The second engine of growth for ETH is the institutionalization of yield through regulated products. In 2025, Ethereum saw large inflows into spot ETFs, and we were already talking about billions of dollars of fresh capital from funds and corporate treasuries. Investors discuss not only simple access through exchange-traded funds but also the prospect of products where staking will be officially integrated into the ETF structure, meaning "buy the ticker, earn passive income". Regulatory steps in the U.S. and attempts to formalize staking into a convenient and legal instrument for Wall Street are seen as the next stage. This elevates Ethereum's status: from an altcoin, it is transforming into an infrastructural asset with a revenue model that institutions are willing to hold long-term.
There is also a third point in favor of ETH: its ecosystem. Ethereum remains at the core of DeFi and stablecoins, and the spread of Layer 2 solutions reduces transaction costs, allowing retail and institutional players to move liquidity and build products on top of the network without monstrous fees. Active tokenization, lending, derivatives, as well as the growth of on-chain trading make ETH not just a speculative asset but a technological platform on which a significant part of crypto-financial infrastructure revolves. Analysts believe that it is the combination of staking yield, DeFi turnover, and scaling through Layer 2 that gives ETH a chance to outpace BTC in recovery rates after shocks, because for ETH, geopolitical factors are not as important as demand for on-chain services.
What does all this mean after the October flash crash? Bitcoin is currently setting the tone for risk at the macro level: tariffs, the Federal Reserve’s rate, aggression between major economies, ETF sentiment — all of this drives the price of BTC and, through it, the entire market.
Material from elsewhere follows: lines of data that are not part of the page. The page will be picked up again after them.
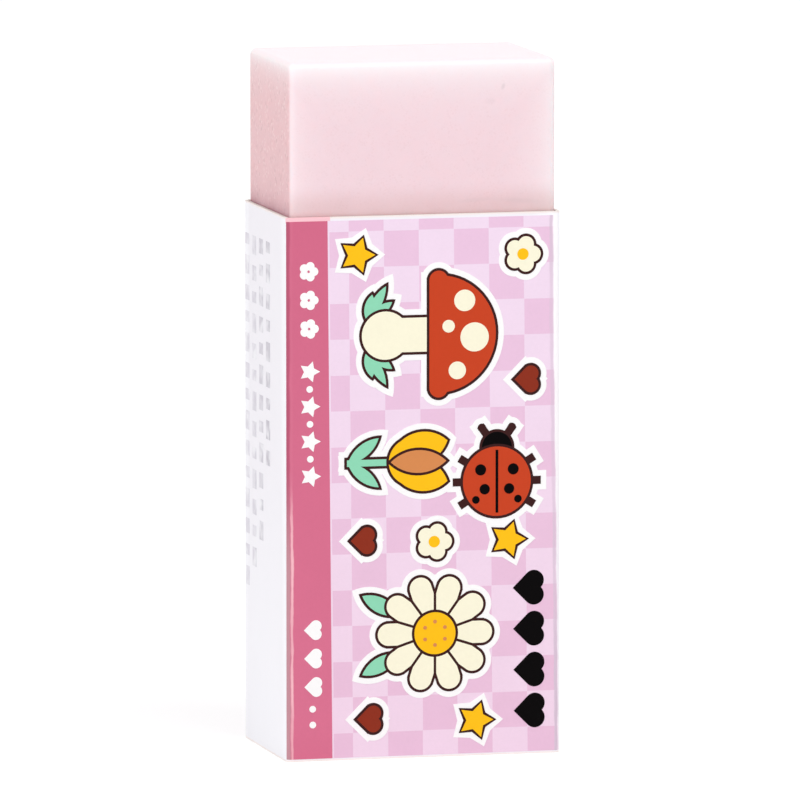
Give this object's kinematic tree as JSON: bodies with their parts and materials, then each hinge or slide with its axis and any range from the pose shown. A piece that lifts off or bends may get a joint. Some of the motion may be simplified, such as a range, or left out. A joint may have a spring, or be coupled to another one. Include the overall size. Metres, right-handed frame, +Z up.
{
  "type": "rubber eraser",
  "caption": "Small rubber eraser block in a printed card sleeve that slides along it.",
  "frame": {"origin": "middle of the foot, at the height of the surface that the eraser stands on", "axes": "+Z up along the eraser, +X across the printed front to the viewer's right, +Y from the printed front to the back"},
  "size_m": [0.0177, 0.0116, 0.044],
  "materials": {
    "sleeve_card": "white coated card, satin",
    "seam_glue": "dried glue film",
    "block_rubber": "soft, faintly translucent, matte",
    "ink_pale_pink": "offset print, satin",
    "ink_mid_pink": "offset print, satin",
    "ink_rose": "offset print, satin",
    "ink_grey": "offset print, satin",
    "ink_white": "offset print, satin",
    "ink_dark_brown": "offset print, satin",
    "ink_black": "offset print, satin",
    "ink_red": "offset print, satin",
    "ink_brown": "offset print, satin",
    "ink_cream": "offset print, satin",
    "ink_yellow": "offset print, satin",
    "ink_mint": "offset print, satin",
    "ink_tan": "offset print, satin"
  },
  "bodies": {
    "sleeve": {"sleeve": "sleeve_card", "seam_glue": "seam_glue", "print_ground": "ink_pale_pink", "print_squares": "ink_mid_pink", "print_stripe": "ink_rose", "print_side_lines": "ink_grey", "print_white": "ink_white", "print_outline": "ink_dark_brown", "print_black": "ink_black", "print_red": "ink_red", "print_brown": "ink_brown", "print_cream": "ink_cream", "print_yellow": "ink_yellow", "print_mint": "ink_mint", "print_tan": "ink_tan"},
    "block": {"block": "block_rubber"}
  },
  "joints": [
    {"name": "block_slide", "type": "slide", "parent": "sleeve", "child": "block", "axis": [0, 0, 1], "range_m": [-0.0097, 0.0243]}
  ]
}
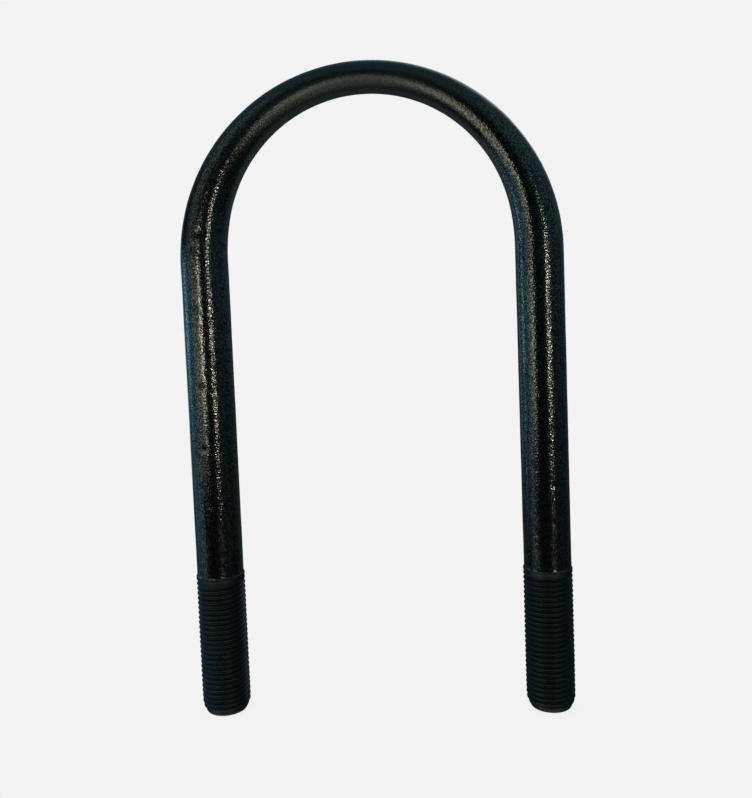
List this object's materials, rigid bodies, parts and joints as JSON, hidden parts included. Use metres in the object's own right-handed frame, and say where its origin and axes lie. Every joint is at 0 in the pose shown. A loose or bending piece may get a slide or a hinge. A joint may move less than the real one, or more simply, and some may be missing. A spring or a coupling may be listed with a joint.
{
  "type": "u-bolt",
  "caption": "Round-bar U-bolt with a forged, inside-flattened bend and two threaded legs, for clamping a round tube or axle to a plate or spring seat.",
  "frame": {"origin": "on the axis of the tube that the forged seat takes, in the middle of the bar's thickness", "axes": "+Y along the tube's axis, +X from the left leg to the right leg, +Z from the threaded ends towards the crown"},
  "size_m": [0.0936, 0.0126, 0.1585],
  "materials": {
    "black_steel": "blue-black oxide over forged mill scale, semi-gloss on the bar and matte in the thread"
  },
  "bodies": {
    "root": {"u_bolt": "black_steel"}
  },
  "joints": []
}
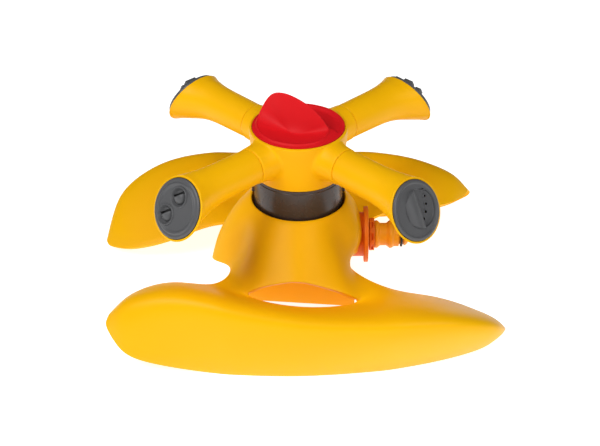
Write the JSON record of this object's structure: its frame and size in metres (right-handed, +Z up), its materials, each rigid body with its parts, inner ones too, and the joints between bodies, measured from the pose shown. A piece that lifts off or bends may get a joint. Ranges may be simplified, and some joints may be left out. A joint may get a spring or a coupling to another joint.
{
  "type": "rotary lawn sprinkler",
  "caption": "Rotary lawn sprinkler: a swept sledge base with a side hose inlet carries a spinning head of hollow arms with nozzle caps and a turning spray selector on top.",
  "frame": {"origin": "on the ground under the rotor's axis, at the middle of the base", "axes": "+Z up along the rotor's axis, +X out of the hose inlet, -Y towards the front wing"},
  "size_m": [0.2928, 0.2364, 0.1615],
  "materials": {
    "yellow": "satin, warm yellow",
    "inner_yellow": "satin, deeper yellow",
    "orange": "soft gloss",
    "amber": "soft gloss",
    "grey": "satin",
    "dark": "gloss",
    "red": "satin",
    "natural": "slippery bearing plastic",
    "rubber": "matte",
    "steel": "bright"
  },
  "bodies": {
    "base": {"base_shell": "yellow", "pipe_cover": "inner_yellow", "inlet_flange": "orange", "inlet_nut": "orange", "inlet_tail": "amber", "inlet_seal": "rubber", "water_elbow": "grey", "spindle": "grey", "flange_screw_1": "steel", "flange_screw_2": "steel", "flange_screw_3": "steel", "flange_screw_4": "steel", "thrust_washer": "natural", "spindle_clip": "steel"},
    "rotor": {"bearing_bush": "natural", "collar": "dark", "spindle_seal": "rubber", "rotor_hub": "yellow", "arm_front_left": "yellow", "arm_front_right": "yellow", "arm_back_right": "yellow", "arm_back_left": "yellow", "nozzle_twin_slot": "grey", "nozzle_shower": "grey", "nozzle_castle": "grey", "nozzle_stepped": "grey", "nozzle_seal_1": "rubber", "nozzle_seal_2": "rubber", "nozzle_seal_3": "rubber", "nozzle_seal_4": "rubber", "distributor": "grey", "valve_seat": "rubber"},
    "selector": {"selector_knob": "red", "valve_disc": "natural", "stem_seal": "rubber"}
  },
  "joints": [
    {"name": "rotor_spin", "type": "hinge", "parent": "base", "child": "rotor", "pos_m": [0, 0, 0.09], "axis": [0, 0, 1], "continuous": true},
    {"name": "selector_turn", "type": "hinge", "parent": "rotor", "child": "selector", "pos_m": [0, 0, 0.138], "axis": [0, 0, 1], "continuous": true}
  ]
}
Ethereum, in parallel, pulls the market in a different style: it sells the model of "crypto as a financial infrastructure with income", where capital is not just idle but works. In other words, the debate about "who is the leader" has given way to a model with two centers of power. BTC leads the narrative about protection and status, while ETH leads the narrative about income and utility. And while the world lives in a state of high macro tension, it is this separation of growth drivers, rather than a single leader, that has become the new norm of the market.